Scientists have shown how a lung cancer patient's blood sample could be used to monitor and predict their response to treatment paving the way for personalised medicine for the disease.

The recent study, published in the journal Nature Medicine, also offers a method to test new therapies in the lab and to better understand how tumours become resistant to drugs.

Small cell lung cancer (SCLC) is an aggressive disease with poor survival and new treatments are desperately needed. In many cases the tumour is inoperable and biopsies are difficult to obtain, giving scientists few samples with which to study the disease.

Now research carried out at Cancer Research UK's Manchester Institute, based at The University of Manchester - part of the Manchester Cancer Research Centre - has looked at the potential of using circulating tumour cells (CTCs) - cells that have broken off from the tumour and are circulating in the blood - to investigate a patient's disease in a minimally invasive manner.

The researchers, working closely with lung specialist and Medical Oncologist Dr Fiona Blackhall at The Christie NHS Foundation Trust, found that patients with SCLC had many more CTCs in a small sample of their blood than patients with other types of cancer. Importantly, the number of CTCs for each patient was related to their survival - patients with fewer CTCs in their blood lived longer.
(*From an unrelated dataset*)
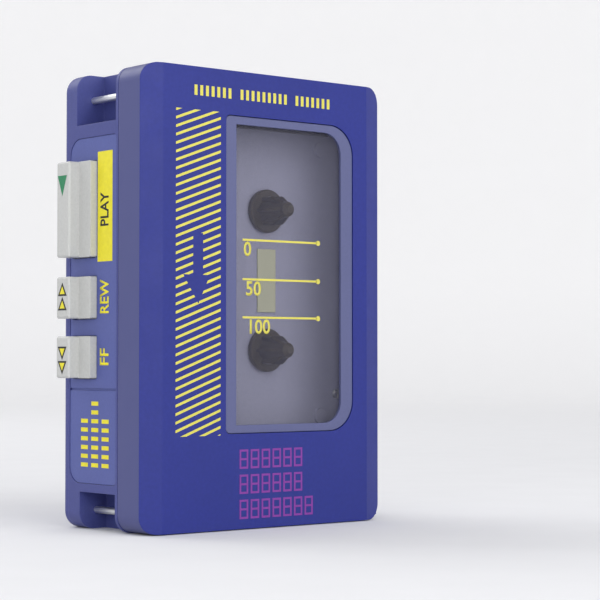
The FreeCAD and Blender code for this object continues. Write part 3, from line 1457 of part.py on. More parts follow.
def make_circuit_board():
    """The circuit board behind the motor, with its amplifier chip, capacitors and coil."""
    board = new_body("circuit_board")
    board_back = "board_front + board_thickness"
    pad(board, "XZ_Plane", "board_front", board_back,
        rectangle("guide_x + board_inset", "in_right - slide_fit", "tray_z1 + board_inset / 2",
                  "in_top - slide_fit", None, None, "corner_radius - case_wall", None))
    for x, z in BOSSES[:3]:
        cut(board, "XZ_Plane", "board_front", board_back,
            circle(x, z, "boss_radius + slide_fit"))
    for x, z in BOSSES[:2]:
        cut(board, "XZ_Plane", "board_front", board_back,
            rectangle(f"{x} - lug_wall", f"{x} + lug_wall", z, "in_top"))
    cut(board, "XZ_Plane", "board_front", board_back,
        rectangle("right - boss_from_right", "right", "boss_right_z - lug_wall",
                  "boss_right_z + lug_wall"))
    parts = new_body("board_parts")
    pad(parts, "XZ_Plane", "board_front - chip_height", "board_front",
        rectangle("chip_x", "chip_x + chip_length", "chip_z", "chip_z + chip_width"))
    for step in range(CAPACITORS):
        pad(parts, "XZ_Plane", "board_front - capacitor_height", "board_front",
            circle(f"chip_x + capacitor_radius + {step} * capacitor_pitch",
                   "chip_z + chip_width + 2 * capacitor_radius", "capacitor_radius"))
    pad(parts, "XZ_Plane", "board_front - 2 * chip_height", "board_front",
        rectangle("chip_x + chip_length + chip_height", "chip_x + 2 * chip_length - chip_height",
                  "chip_z", "chip_z + chip_length / 2"))


def make_screws():
    """The deck screws, driven from the front, and the rear cover's screws, from behind."""
    deck = new_body("deck_screws")
    rear = new_body("rear_screws")
    for x, z in BOSSES:
        pad(deck, "XZ_Plane", "deck_front - screw_head_height", "deck_front",
            circle(x, z, "screw_head_radius"))
        pad(deck, "XZ_Plane", "deck_front", "deck_front + deck_screw_length",
            circle(x, z, "screw_radius"))
        pad(rear, "XZ_Plane", "back - screw_head_height", "back - screw_sink",
            circle(x, z, "screw_head_radius"))
        pad(rear, "XZ_Plane", "back - screw_head_height - rear_screw_length",
            "back - screw_head_height", circle(x, z, "screw_radius"))


make_mid_case()
make_front_door()
make_window()
make_cassette_holders()
make_hinge_pins()
make_rear_cover()
make_battery_lid()
make_side_panel()
make_strap_bars()
make_deck_plate()
make_sight_plate()
make_chassis_plate()
make_reel_posts()
make_spindle("supply_spindle", "supply_z")
make_spindle("takeup_spindle", "takeup_z")
make_gears()
make_capstan()
make_drive_belt()
make_motor()
make_head_plate()
make_playback_head()
make_pinch_roller()
make_side_keys()
make_key_guide()
make_stop_key()
make_headphone_jack()
make_power_jack()
make_volume_wheel()
make_tape_switch()
make_power_lamp()
make_battery_tray()
make_circuit_board()
make_screws()
doc.recompute()

for item in doc.Objects:
    if "Invalid" in item.State or "Error" in item.State:
        raise RuntimeError(f"{item.Name} {item.Label} failed: {item.State}")
for part in subparts:
    if part.Shape.isNull() or not part.Shape.isValid() or not part.Shape.Solids:
        raise RuntimeError(f"{part.Label} has no sound shape")

os.makedirs("parts", exist_ok=True)
for part in subparts:
    part.Shape.exportStep(f"parts/{part.Label}.step")
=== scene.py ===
"""A personal cassette player: finishes, printing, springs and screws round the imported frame."""

import math

import bpy
from mathutils import Matrix, Vector


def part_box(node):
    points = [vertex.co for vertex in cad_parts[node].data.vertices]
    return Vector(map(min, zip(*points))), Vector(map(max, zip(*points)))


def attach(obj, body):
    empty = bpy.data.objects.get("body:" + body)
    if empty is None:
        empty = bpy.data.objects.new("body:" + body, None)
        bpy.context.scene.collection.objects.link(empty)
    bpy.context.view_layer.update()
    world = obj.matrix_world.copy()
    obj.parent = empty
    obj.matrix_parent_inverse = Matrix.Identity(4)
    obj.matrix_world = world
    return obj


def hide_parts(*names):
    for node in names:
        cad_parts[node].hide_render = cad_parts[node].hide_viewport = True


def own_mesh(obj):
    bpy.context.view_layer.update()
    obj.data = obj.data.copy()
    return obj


bl_info = {
    "name": "Cassette player",
    "version": (1, 0, 0),
    "blender": (4, 5, 0),
    "location": "View3D > Sidebar > Player",
    "description": "Finishes a personal cassette player, piece by piece",
    "category": "Object",
}

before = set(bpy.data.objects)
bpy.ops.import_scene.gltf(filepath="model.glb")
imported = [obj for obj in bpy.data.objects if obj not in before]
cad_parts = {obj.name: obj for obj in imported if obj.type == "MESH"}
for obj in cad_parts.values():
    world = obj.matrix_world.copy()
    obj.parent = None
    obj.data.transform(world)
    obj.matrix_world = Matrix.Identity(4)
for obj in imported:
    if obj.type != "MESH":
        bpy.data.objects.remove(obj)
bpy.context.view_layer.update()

MM = 0.001
INK = 0.03 * MM      # thickness of a printed film
LIFT = 0.02 * MM     # how far the back of a print stands off its ground
BEVEL = 2.25 * MM    # how far the door's bevels fall back

# Millimetres are counted as in the frame: x from the middle to the right, y from the middle
# to the back, z up from the foot.

# the faces that carry print: of the door, the side panel and the window pane
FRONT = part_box("front_door")[0].y
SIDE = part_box("side_panel")[0].x
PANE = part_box("window_pane")[0].y


# ---- settings ----


def colour(name, description, default):
    """A colour setting."""
    return bpy.props.FloatVectorProperty(
        name=name, description=description, subtype="COLOR", size=3, min=0, max=1, default=default
    )


def length(name, description, millimetres):
    """A length setting, given in millimetres and kept in metres."""
    return bpy.props.FloatProperty(
        name=name, description=description, unit="LENGTH", default=millimetres * MM
    )


class PlayerColours(bpy.types.PropertyGroup):
    """The colours of the mouldings and inks."""

    front: colour("Front", "Lacquered front of the door", (0.018, 0.026, 0.185))
    # lighter than the front: bare moulding, and partly a painted highlight on the door's rounded
    # sides
    door_sides_and_highlight: colour("Door sides", "Bare sides and inside of the door", (0.075, 0.083, 0.22))
    casing: colour("Casing", "Moulded middle casing and rear cover", (0.058, 0.068, 0.235))
    panel: colour("Side panel", "Control panel on the left side", (0.085, 0.105, 0.31))
    window_frame: colour("Window frame", "Moulded frame round the window", (0.085, 0.094, 0.2))
    keys: colour("Keys", "Keys on the side and the top", (0.5, 0.505, 0.49))
    deck: colour("Deck", "Deck behind the cassette", (0.325, 0.325, 0.435))
    side_yellow: colour("Side yellow", "Printing on keys and side panel", (0.8, 0.71, 0.02))
    front_yellow: colour("Front yellow", "Printing on door and window", (0.6, 0.545, 0.08))
    magenta: colour("Magenta ink", "Level display print", (0.18, 0.02, 0.26))
    green: colour("Green ink", "Mark on the play key", (0.012, 0.21, 0.085))


class PlayerPrint(bpy.types.PropertyGroup):
    """The sizes of the printing."""

    band_left: length("Band left", "Left edge of the striped band", -34)
    band_right: length("Band right", "Right edge of the striped band", -18)
    band_low: length("Band low", "Lower edge of the striped band", 27.7)
    band_high: length("Band high", "Upper edge of the striped band", 121.5)
    stripe_pitch: length("Stripe pitch", "Height from one stripe to the next", 2.42)
    stripe_width: length("Stripe width", "Height of one stripe", 0.78)
    stripe_rise: bpy.props.FloatProperty(
        name="Stripe rise", description="Slope of the stripes", subtype="ANGLE",
        default=math.radians(20),
    )


def colours():
    """The colour settings of this scene."""
    return bpy.context.scene.player_colours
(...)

Professor Caroline Dive, who led the study, said: "Access to sufficient tumour tissue is a major barrier to us fully understanding the biology of SCLC. This liquid biopsy is straightforward and not invasive so can be easily repeated and will allow us to study the genetics of each lung cancer patient's individual tumour. It also means that we may have a feasible way of monitoring patient response to therapy, hopefully allowing us to personalise and tailor individual treatment plans to each patient."

In addition, the team were able to use these CTCs to grow tumour models in mice, which they termed CTC-derived explants (CDXs). When they treated these mice with the same chemotherapy drugs as the SCLC patients they showed that the CDXs responded in the same way as each donor patient.

"We can use these models to help us understand why so many SCLC patients acquire resistance to chemotherapy and to search for and test potential new targeted treatments," added Professor Dive.